I can remember when she was younger the one other incident that she had gotten something wrong on a homework. I think it was 2nd grade. When I circled the problem, she cried, and started the whole thing over, because she felt that the teacher would be able to see the eraser marks on the paper from where she had gotten a wrong answer.

Kyley had a project recently. It was a fun project, and she had to put some pictures on it. I got her the picture corner things, so that after the project she could have her pics back with no damage to them. So she did the project, and I looked at it, and guess what? There was a little piece of the poster-board that was ripped. She quickly told me that she had put the picture corner thing in the wrong place, and when she tried to pull it off, it ripped the poster-board. She proceeded to tell me, before I could say anything, "It's OK Mom. It's not a big deal. You can barely see it." WHAT???? Who is this kid, and where is my daughter? I was SO happy for her. She didn't cry, she didn't do it over, and she told me that day, when I picked her up, that she thought her project was the best one. ARE YOU KIDDING ME? HOORAY!!!

She brought it up this weekend. I was going to broach the subject soon, but she started the conversation. "I don't think I really stand out at school this year."
"Oh-yeah?" I asked.
"Yeah." she said. "All the kids are really smart, they even go around telling eachother how smart they are."
"Well, you know Ky, they are all AIG kids. You're in an advanced program."
"I know." She said. "But I'm used to standing out, and it's weird."
"Kyley, how does that feel? Do you feel bad or guilty?"
"No Mom, I'm getting used to it. I just feel like I blend in. I guess I just feel normal." I wanted to scream, hug her, and cry for her all at the same time. How hard this must be, but also maybe a relief to realize that she didn't have to be the best? I didn't actually know what to say.
"Well Kyley, You are super intelligent, and you should be proud of yourself. Plus, you told me that your LA teacher has nicknamed you the Grammar Guru."
"Yeah, I still stand out in LA, but I think Maddie stands out more. I'm probably number 2 in LA."
Now we have already talked about Maddie. I knew that Maddie was on her mind, because Maddie transferred from private to public school this year, and I knew her because she beat out 4th-8th grade last year at her private school and made it to the county spelling bee. Kyley only had to deal with 4th-5th grade to go to the same spelling bee.
"Are you worried about the spelling bee Ky?" I asked.
"Yeah, she answered. I know Maddie will beat me."

About this time we were interrupted, and the subject hasn't come up again. I'm sad for her, and I'm happy for her, and I had to get this out, because it's been weighing heavily on my mind. I'm glad that she's dealing with this now, because a lot of kids, especially in smaller areas, don't get a program like this.
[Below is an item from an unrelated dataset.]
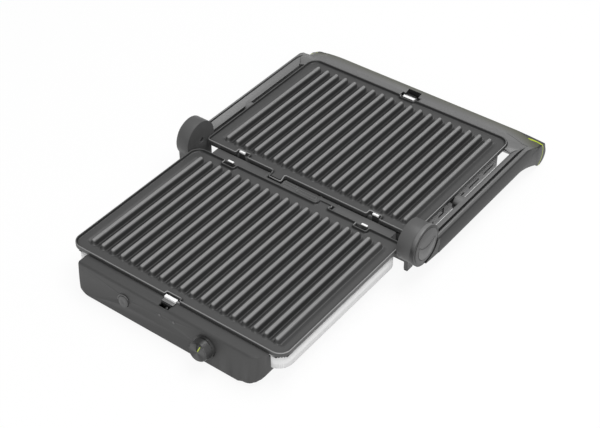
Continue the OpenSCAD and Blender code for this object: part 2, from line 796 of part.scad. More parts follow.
// Places a latch spring between the panel's inner face and the slide's tab.
module spring_place() {
    drop = panel_top_drop + wall_t + 3;
    wall_y = panel_y(drop - 1.5) - wall_t;
    tab_y = slide_rear + 1.6;
    translate([0, -wall_y + seat, -drop]) latch_coil(wall_y - tab_y - 2 * seat);
}

module lower_latch_spring() {
    color("silver") placed() spring_place();
}

module upper_latch_spring() {
    color("silver") placed() turned_over_to_lid() spring_place();
}

// ---- Handle frame ----

// Cross-section of an arm as [across, height] points: light band, groove, raised rib, outer face.
arm_section = [
    [arm_in, -arm_bottom + 2],
    [arm_in, -arm_drop - 4.4],
    [rib_x - 4.4, -arm_drop],
    [rib_x - 3.6, -arm_drop - 4],
    [rib_x - 2.2, -arm_drop - 4],
    [rib_x - 1.2, -arm_drop - 0.9],
    [rib_x - 0.4, -arm_drop - 0.4],
    [rib_x + 0.6, -arm_drop - 0.6],
    [frame_half_w - 1.5, -arm_drop - 3.3],
    [frame_half_w - 0.6, -arm_drop - 4.8],
    [frame_half_w, -arm_bottom + 3],
    [frame_half_w - 3, -arm_bottom],
    [arm_in + 2, -arm_bottom]
];

// Outline of the grip in side view.
module grip_outline() {
    hull() {
        translate(grip_top) circle(r = grip_top_r, $fn = fine);
        translate(grip_mid) circle(r = grip_mid_r, $fn = fine);
        translate(grip_low) circle(r = grip_low_r, $fn = fine);
        translate([grip_in + 1.5, -rim_drop - 3]) circle(r = 1.5, $fn = 24);
        translate([grip_in + 1.5, -arm_bottom - 1]) circle(r = 1.5, $fn = 24);
    }
}

// A curve that leaves level at [from, z] and has fallen by drop at [to, z - drop].
function falling_points(from, to, z, drop, power, steps = 10) = [
    for (i = [0 : steps])
        let (t = i / steps)
        [from + t * (to - from), z - drop * pow(t, power)]
];

// Side outline of an arm: its top falls into the grip and its underside swells down to it.
module arm_side_outline() {
    bend_y = grip_in - 28.6;
    top_end = grip_in + 20;
    low_end = grip_low[0];
    top = falling_points(bend_y, top_end, -arm_drop, 0.007 * pow(top_end - bend_y, 2), 2);
    low = falling_points(bend_y, low_end, -arm_bottom, grip_low_r - grip_low[1] - arm_bottom, 1.45);
    polygon(concat([[arm_start, -arm_bottom], [arm_start, -arm_drop]], top,
        [for (i = [len(low) - 1 : -1 : 0]) low[i]]));
}

// An arm along its whole length, with the swell that carries the grip.
module arm_body() {
    intersection() {
        rotate([90, 0, 90]) linear_extrude(frame_half_w) arm_side_outline();
        union() {
            translate([0, arm_start - 1, 0]) rotate([90, 0, 180]) mirror([1, 0, 0])
                linear_extrude(grip_back) polygon(arm_section);
            translate([arm_in, arm_start, -ridge_z])
                cube([frame_half_w - arm_in, grip_back, ridge_z - arm_bottom + 3]);
        }
    }
}

// Front-view outline of the grip, with shoulders that fall off to the arms.
module shoulder_outline() {
    intersection() {
        union() {
            translate([-shoulder_x, -2 * ridge_z]) square([2 * shoulder_x, 2 * ridge_z - rim_drop]);
            for (s = [-1, 1])
                translate([s * shoulder_x, -rim_drop - shoulder_r]) circle(r = shoulder_r, $fn = 180);
        }
        translate([-frame_half_w, -ridge_z]) square([2 * frame_half_w, 2 * ridge_z]);
    }
}

// The grip bar with both arms, before it is split along its parting line.
module grip_and_arms() {
    intersection() {
        translate([-frame_half_w, 0, 0]) rotate([90, 0, 90])
            linear_extrude(2 * frame_half_w) grip_outline();
        translate([0, grip_in - 20, 0]) rotate([90, 0, 180])
            linear_extrude(80) shoulder_outline();
    }
    both_sides() arm_body();
}

module parting_cylinder(r) {
    translate([-frame_half_w - 5, parting[0], parting[1]]) rotate([0, 90, 0])
        cylinder(r = r, h = 2 * frame_half_w + 10, $fn = 128);
}

// Everything in front of the depth y, as a tool for cutting the handle's pieces.
module in_front_of(y) {
    translate([-2 * frame_half_w, y - 2 * grip_back, -2 * ridge_z])
        cube([4 * frame_half_w, 2 * grip_back, 4 * ridge_z]);
}

// End disc of the frame on a hub, with the link that joins it to its arm.
module end_disc(r, face) {
    translate([0, 0, hinge_rise]) x_cylinder(r, cap_in, face);
    translate([cap_in, 0, 0]) rotate([90, 0, 90]) linear_extrude(face - cap_in)
        polygon([[0, hinge_rise - r], [arm_start + 1, -arm_bottom], [arm_start + 1, -arm_drop - 3],
            [0, -arm_drop - 3]]);
}

module handle_frame() {
    pocket_half = slide_w / 2 + 3;
    color("gray") placed() difference() {
        union() {
            intersection() {
                grip_and_arms();
                union() {
                    parting_cylinder(parting_r);
                    in_front_of(parting_from);
                }
            }
            both_sides() translate([0, pivot_y, -pivot_drop]) x_cylinder(pivot_boss_r, boss_in, arm_in + 4);
            end_disc(disc_r, hub_face);
            mirror([1, 0, 0]) end_disc(small_disc_r, small_hub_face);
        }
        both_sides() {
            translate([0, 0, hinge_rise]) x_cylinder(hinge_pin_r + pin_fit, cap_in - 1, frame_half_w + 1);
            translate([0, pivot_y, -pivot_drop]) x_cylinder(pivot_r + 2, boss_in - 1, arm_in + 12);
        }
        // Recess behind the release pad.
        on_hub(pad_floor) linear_extrude(5) pad_outline(gap);
        // Pocket in the grip that clears the upper latch and its guide.
        translate([-pocket_half, grip_in - 3, slide_under - 6.4])
            cube([2 * pocket_half, pocket_front + 1.8 - grip_in + 3, 30]);
    }
}

module handle_trim() {
    color("yellowgreen") placed() difference() {
        intersection() {
            grip_and_arms();
            parting_cylinder(parting_r + trim_t);
        }
        parting_cylinder(parting_r + seat / 2);
        in_front_of(parting_from + seat);
    }
}

module handle_back_shell() {
    color("dimgray") placed() difference() {
        grip_and_arms();
        parting_cylinder(parting_r + trim_t + seat / 2);
        in_front_of(parting_from + seat);
    }
}

// Crescent outline of the release pad, drawn in the plane of the hub, grown by m.
module pad_outline(m) {
    difference() {
        circle(r = pad_r + m, $fn = fine);
        translate([2, pad_r + 5]) circle(r = pad_r + 6 - m, $fn = fine);
    }
}

// Turns a side outline (depth, height) to face outwards at x.
module on_hub(x) {
    translate([x, 0, hinge_rise]) rotate([90, 0, 90]) children();
}

// Thin cap of radius r on an end disc whose face is at x.
module hub_cap(r, x) {
    translate([0, 0, hinge_rise]) x_cylinder(r, x + seat / 2, x + 0.6);
    on_hub(x + 0.5) cylinder(r1 = r, r2 = r - 1.4, h = 0.7, $fn = fine);
}

module hub_cap_left() {
    color("dimgray") placed() mirror([1, 0, 0]) hub_cap(small_disc_r - 4, small_hub_face);
}

module hub_cap_right() {
    color("dimgray") placed() difference() {
        hub_cap(disc_r - 3.3, hub_face);
        on_hub(hub_face - 1) linear_extrude(5) pad_outline(gap);
    }
}

module release_button() {
    color("gray") placed() on_hub(hub_face + seat) linear_extrude(1.4) pad_outline(0);
}

module hinge_pin() {
    placed() translate([0, 0, hinge_rise])
        x_cylinder(hinge_pin_r, drum_in + drum_wall + seat, hinge_pin_end);
}

module hinge_pin_left() {
    color("silver") mirror([1, 0, 0]) hinge_pin();
}

module hinge_pin_right() {
    color("silver") hinge_pin();
}

module pivot_bushes() {
    color("white") placed() both_sides() translate([0, pivot_y, -pivot_drop]) difference() {
        x_cylinder(pivot_r + 2 - seat / 2, boss_in, arm_in + 11.8);
        x_cylinder(pivot_r + pin_fit, boss_in - 1, arm_in + 14);
    }
}

module handle_screws() {
    color("silver") placed() both_sides() for (y = [arm_start + 34, grip_in - 71.6])
        translate([(arm_in + frame_half_w) / 2, y, -arm_bottom - 0.8])
            cylinder(r = screw_head_r, h = 0.8, $fn = 32);
}

// ---- Lid ----

// The lid's outer block: upright walls, and long round edges down to the flat outer face.
module lid_block(m) {
    bottom = m - ridge_z;
    r = ridge_z + pan_floor - m;
    deep = pan_front - pan_rear - 2 * m;
    wide = pan_w - 2 * m;
    intersection() {
        translate([0, 0, bottom]) linear_extrude(pan_top - bottom) pan_plan(m);
        translate([0, -pan_rear - m, 0]) rotate([90, 0, 0]) linear_extrude(deep)
            lid_outline(wide, bottom, r);
        translate([-pan_w / 2, mid_plate_y, 0]) rotate([90, 0, 90]) linear_extrude(pan_w)
            lid_outline(deep, bottom, r);
    }
}

// Upright outline of the lid, w wide, with lower corners of radius r.
module lid_outline(w, bottom, r) {
    translate([-w / 2, bottom + r]) square([w, pan_top - bottom - r + eps]);
    translate([-w / 2 + r, bottom]) square([w - 2 * r, r + eps]);
    for (s = [-1, 1]) translate([s * (w / 2 - r), bottom + r]) circle(r = r, $fn = fine);
}

module lid_cover() {
    color("dimgray") placed() turned_over_to_lid() difference() {
        lid_block(0);
        lid_block(wall_t);
        translate([0, 0, pan_floor - seat]) linear_extrude(pan_h + 1) pan_plan(wall_t);
        side_vents(5, pan_floor + 0.9, 2.8, wall_t + seat / 2);
    }
}

// Steel brackets on the cover's sides that carry the pivot pins.
module lid_brackets() {
    x0 = pan_w / 2 + seat;
    half = 16;
    color("silver") placed() both_sides() difference() {
        union() {
            translate([x0, pivot_y - half, pan_floor + 4]) cube([1.6, 2 * half, 12.4]);
            translate([0, pivot_y, -pivot_drop]) x_cylinder(pivot_r + 1, x0, x0 + 6);
        }
        translate([0, pivot_y, -pivot_drop]) x_cylinder(pivot_r + pin_fit, x0 - 2, x0 + 9);
    }
}

module pivot_pins() {
    x0 = pan_w / 2 + seat;
    color("silver") placed() both_sides() translate([0, pivot_y, -pivot_drop])
        x_cylinder(pivot_r, x0 + 0.2, arm_in + 11);
}

module lid_screws() {
    color("silver") placed() for (s = [-1, 1], k = [-1, 1])
        translate([s * (pan_w / 2 - 51.5), k * 55 - mid_plate_y, pan_floor + pan_t])
            cylinder(r = screw_head_r, h = 1.4, $fn = 32);
}

base_housing();
base_floor();
hinge_yoke();
drip_rail();
cord_gland();
terminal_block();
lower_pan();
lower_element();
lower_element_clips();
lower_plate_clips();
base_feet();
base_screws();
thermostat();
thermostat_shaft();
thermostat_knob();
knob_pointer();
power_switch();
power_button();
button_bezel();
indicator_lenses();
indicator_board();
lower_catch();
lower_latch_slide();
lower_latch_spring();
lower_plate();
hinge_pin_left();
hinge_pin_right();
handle_frame();
handle_trim();
handle_back_shell();
hub_cap_left();
hub_cap_right();
release_button();
pivot_bushes();
handle_screws();
lid_cover();
upper_pan();
upper_element();
upper_element_clips();
upper_plate_clips();
lid_brackets();
pivot_pins();
upper_catch();
upper_latch_slide();
upper_latch_spring();
upper_latch_bracket();
lid_screws();
upper_plate();
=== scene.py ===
import json
import math

import bmesh
import bpy
import numpy as np
from mathutils import Matrix, Vector


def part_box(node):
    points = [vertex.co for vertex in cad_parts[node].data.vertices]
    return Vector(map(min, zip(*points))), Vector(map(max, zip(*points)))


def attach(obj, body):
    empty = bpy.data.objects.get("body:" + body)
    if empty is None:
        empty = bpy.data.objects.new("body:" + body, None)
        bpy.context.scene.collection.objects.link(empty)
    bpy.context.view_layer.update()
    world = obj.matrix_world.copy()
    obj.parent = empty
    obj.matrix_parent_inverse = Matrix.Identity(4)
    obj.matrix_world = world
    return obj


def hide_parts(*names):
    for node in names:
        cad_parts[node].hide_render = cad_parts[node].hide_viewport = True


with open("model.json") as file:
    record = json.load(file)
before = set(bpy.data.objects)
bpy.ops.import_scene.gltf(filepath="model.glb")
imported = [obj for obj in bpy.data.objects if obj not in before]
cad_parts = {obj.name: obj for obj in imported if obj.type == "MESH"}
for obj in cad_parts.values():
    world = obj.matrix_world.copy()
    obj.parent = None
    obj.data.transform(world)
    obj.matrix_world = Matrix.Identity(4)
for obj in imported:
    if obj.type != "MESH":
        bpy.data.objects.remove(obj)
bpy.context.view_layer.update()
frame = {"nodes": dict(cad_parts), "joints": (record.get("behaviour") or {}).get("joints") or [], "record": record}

nodes = frame["nodes"]
mm = 0.001


def boxOf(node):
    low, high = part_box(node)
    return np.array(low), np.array(high)


jointByName = {joint["name"]: joint for joint in frame["joints"]}
subparts = frame["record"]["subparts"]
slotOf = {row["node"]: row["material_slot"] for row in subparts}
bodyOf = {node: body for body, members in frame["record"]["behaviour"]["bodies"].items()
          for node in members}

# new pieces are worked out in millimetres from the middle of the hinge axis, at the height of the ridge
# tops, and then moved to this place
hingeY = jointByName["main_hinge"]["pos_m"][1]
ridgeZ = float(boxOf("lower_plate")[1][2])
datum = np.array((0, hingeY, ridgeZ))


def addNode(tree, kind, inputs=None, **settings):
    node = tree.nodes.new(kind)
    for key, value in settings.items():
        setattr(node, key, value)
    for key, value in (inputs or {}).items():
        if isinstance(value, bpy.types.NodeSocket):
            tree.links.new(value, node.inputs[key])
        else:
            node.inputs[key].default_value = value
    return node


def srgb(r, g, b):
    def lin(v):
        v = v / 255
        return v / 12.92 if v <= 0.04045 else ((v + 0.055) / 1.055) ** 2.4
    return (lin(r), lin(g), lin(b), 1.0)


def grey(v):
    return srgb(v, v, v)


def newGroup(name, inputs, outputs):
    tree = bpy.data.node_groups.new(name, "ShaderNodeTree")
    for label, kind, value in inputs:
        tree.interface.new_socket(label, in_out="INPUT", socket_type=kind).default_value = value
    for label, kind in outputs:
        tree.interface.new_socket(label, in_out="OUTPUT", socket_type=kind)
    return tree, tree.nodes.new("NodeGroupInput"), tree.nodes.new("NodeGroupOutput")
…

In fact, it's the only one I know of in our county. And when these kids get to college, and meet other "smart" kids, they are shocked, and overwhelmed, and don't know how to deal with it. So I'm glad she's working through this now, and also learning important study skills that she wouldn't need if she wasn't in this program.

But I'm also sad. She has lost part of her identity, the thing that made her special, and I know that must be hard for her. Plus, what am I going to do come awards day, and don't have an experience like the beginning of this post. Or when Spelling Bee season comes around, and I don't get to feel this. And I feel like I've lost something too. I know how silly that sounds, and I know that there needs to be a difference between being proud of my kid, and being so wrapped up in my kid that her experiences are the basis of how I feel. But it's hard. And I'm sad.